Since then, the Fed has tried an array of strategies to telegraph just how long it will wait to tighten monetary policy, including tying the ultra-low rates to time periods, and later, to specific unemployment and inflation thresholds.
Many investors have grown confused and impatient with the Fed's varied communications efforts. Last year, for example, talk by Ben Bernanke, when he was the Fed chairman, of eventually trimming bond purchases led to a sharp rise in market-wide borrowing costs that alarmed policymakers.
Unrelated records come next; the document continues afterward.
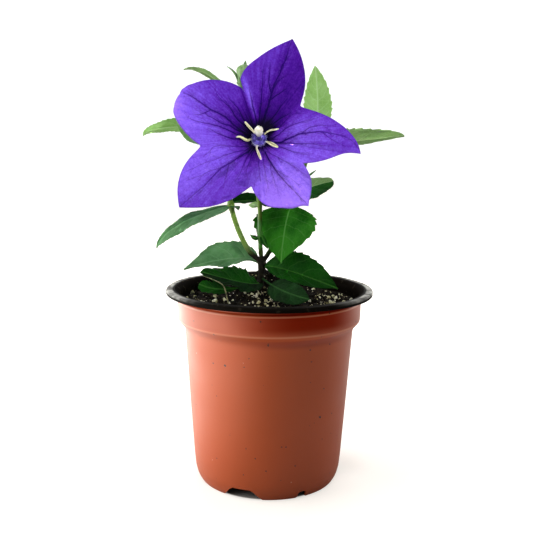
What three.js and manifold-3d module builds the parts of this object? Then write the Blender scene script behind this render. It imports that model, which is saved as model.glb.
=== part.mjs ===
// A balloon flower plant in a round nursery pot. Millimetres, +Z up.
// The origin is the centre of the pot's foot, on the surface that the pot stands on.
// +X is the right-hand side and the flower looks towards -Y.
import * as THREE from 'three';
import { mergeVertices } from 'three/addons/utils/BufferGeometryUtils.js';
import Module from 'manifold-3d';

const wasm = await Module();
wasm.setup();

// Driving dimensions of the pot
const POT_SIDES = 48;
const RIM_RADIUS = 45;
const RIM_INNER_RADIUS = 41.6;
const POT_HEIGHT = 85;
const LIP_DROP = 2.1;
const SHEET = 0.8;
const COLLAR_RADIUS = 40;
const COLLAR_TOP = 81;
const COLLAR_FOOT = 72;
const STEP_FOOT = 67.5;
const WALL_TOP_RADIUS = 36.8;
const WALL_FOOT_RADIUS = 32.7;
const WALL_FOOT = 10;
const FOOT_RADIUS = 30.1;
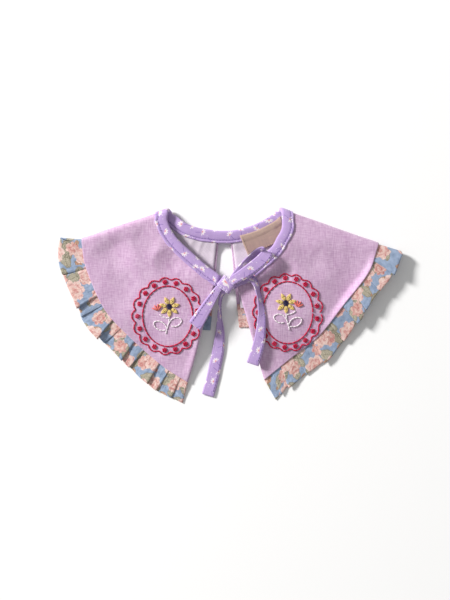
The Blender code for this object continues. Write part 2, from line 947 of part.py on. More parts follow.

Last month, Janet Yellen, who took over as Fed chair at the start of February, rolled out the central bank's latest version of forward guidance, effectively promising not to raise rates for a "considerable time" after the Fed halts its bond-buying program; the Fed has begun to trim its bond purchases and they should end by December at the latest.
But Yellen sowed more confusion when she then told a press conference that a "considerable time" means about "six months" or so.
Kocherlakota suggested on Tuesday that rates should stay lower for much longer than that, based on the low rate of inflation.
"I can say that I am fully committed to doing whatever it takes to keep inflation close to 2 percent," Kocherlakota said. "And if we start to see inflation pressures so that inflation starts to go above its current 1 percent level and up to closer to 2 (percent) or rising above 2 (percent), then that's when rates will rise."
But, he also said, inflation looks likely to stay well below 2 percent for several years.
Separately on Tuesday, Yellen said the Fed is considering further steps to force big banks to hold more capital, and sees a case for other stability-enhancing measures for more shadowy areas of Wall Street as well.
She did not address monetary policy in her remarks to a Fed conference in Atlanta, but is expected to do so when she addresses the New York Economic Club on Wednesday.